A few months ago, a friend of mine (and a hell of a fiction-slinger over at Hatchard’s) lent me an unassuming – some may say boring-looking – plain white proof copy of And This Is True, by debut novelist Emily Mackie. “It’s great,” she said earnestly. “It’s about a boy who’s in love with his father.”
Hmm.
Under other circumstances, I might have just politely smiled and hidden the book behind some prettier spines on my shelf, but this friend is not one to recommend things lightly. If she doesn’t like something about a book – prose, theme, dialogue, title – you are going to hear about it. Okay, in this case, she didn’t like the title, but that’s like a frigging standing ovation.

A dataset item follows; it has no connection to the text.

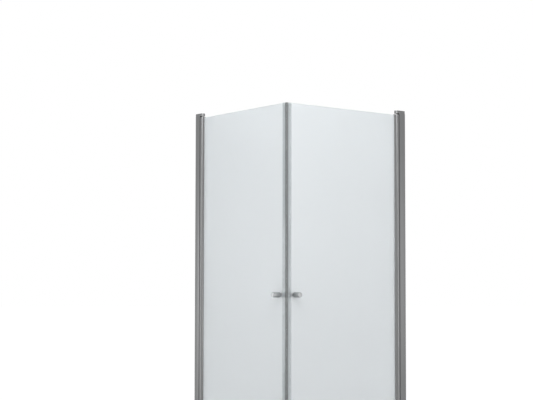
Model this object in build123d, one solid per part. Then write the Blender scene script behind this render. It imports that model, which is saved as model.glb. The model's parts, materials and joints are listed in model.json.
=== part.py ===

I finally got around to reading And This is True, and despite my reluctance to face the very unflinching subject matter, found it to be very readable, and even enjoyable. The kind of enjoyable you feel bad about, because you know you should just be appropriately disturbed. And even though I’d been warned, the casual confession on the first page still startled me: “I kissed my father once; when he was sleeping.”
Teenager Nevis and his father Marshall have just spent a near-solitary eleven years living together in a van, among piles of Marshall’s secret, never-published writing. When this kiss happens, things unravel in a pretty solid way – the van crashes and is ruined, and the two men are forced to quit their wandering ways and re-enter civilization. In an effort to forget what’s happened, terrified father Marshall rejects Nevis, often leaving him alone for hours on end (alone because Nevis is also busy hiding from their new hostess’s clingy daughter). We know that Marshall’s cruel behaviour is because what happened was Wrong, Wrong, Wrong, but that doesn’t make Nevis’s deep sense of betrayal any less keen.
In the face of this rejection, Nevis shuts down and stops talking. When he surfaces, he takes a cue from his father and begins to write, circling closer and closer to the concrete details of their past life in the van and the events surrounding the kiss(es?). This is classic unreliable narration at work, and even Nevis himself is aware of this, which is why he keeps trying to revise his writing to move towards the titular “True” story. By the end, we’re still wondering what exactly happened, but through Nevis’s own writing (and his exposure to other people who are not Marshall), he gains a crucial understanding of his father that he clearly lacked at the beginning of the novel.
I often get bored or annoyed with this style of narration. I end up thinking, “Enough now, I get the point. Yes, there is no objective way of truly documenting an event, etc, etc.” But this sometimes overused method seemed like a good fit when dealing with such an extreme psychological issue. Plus, Mackie gives Nevis such a fresh, believably naive voice, that the structure feels natural rather than forced for the sake of cleverness. Most importantly, she deals with what could be a simple shock-value premise with depth and restraint.
A good reminder to read things that may make me uncomfortable.